As it happened, I had to give a presentation in a class I was taking and I decided to use this opportunity to see if off-the-cuff speaking made a difference. It did. I felt much more comfortable not forcing myself to memorize a speech. Instead, I knew the material, had it ordered in my mind, and went with it. The one mistake I made that first time was not fully preparing myself for the jitters. There was a key point I was trying to make and I had the perfect line for it. When it came time to deliver that line–I blanked.

But I survived, and it wasn’t so bad. The more I presented the more comfortable I felt. I always prepare well, but always speak off-the-cuff, as Asimov taught me to do though his memoir. And no matter how many presentations and talks I’ve given, no matter how many panels I’ve been on, or courses I’ve led, I get the jitters every single time.

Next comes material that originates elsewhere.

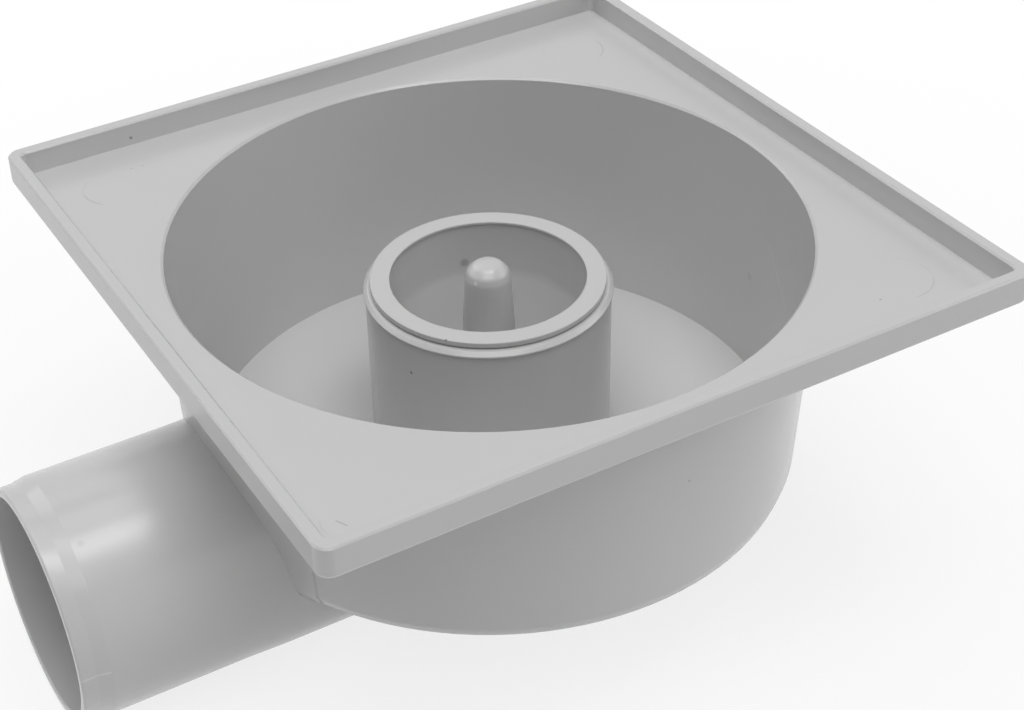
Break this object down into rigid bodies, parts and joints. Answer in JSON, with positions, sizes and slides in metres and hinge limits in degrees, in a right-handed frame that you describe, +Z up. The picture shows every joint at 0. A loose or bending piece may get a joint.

I was thinking about this because I had a presenation to give to our senior leadership team today. I prepared well, and felt I was ready. Around 12:30pm, the jitters started, pretty much on queue since my presentation began at 1pm. Or so I thought. When I double-checked my calendar, I discovered, much to my dismay, that my presentation was not until 2pm. I’d gotten the jitters an hour too early!

I thought this would eliminate the jitters I’d get an hour later, but it didn’t. At around 1:30pm, I felt them coming on. My presentation–part of a larger meeting–was scheduled for 2pm, but the previous discussion had gone over and it was closer to 2:15pm when I finally got started–which meant an extra fifteen minutes of those pre-presentation jitters.

The good news, though, is that, like Asimov, once I begin to speak, the jitters disappear as if they were never there. I can count on that as much as I can count on the jitters themself.

Written on March 22, 2022.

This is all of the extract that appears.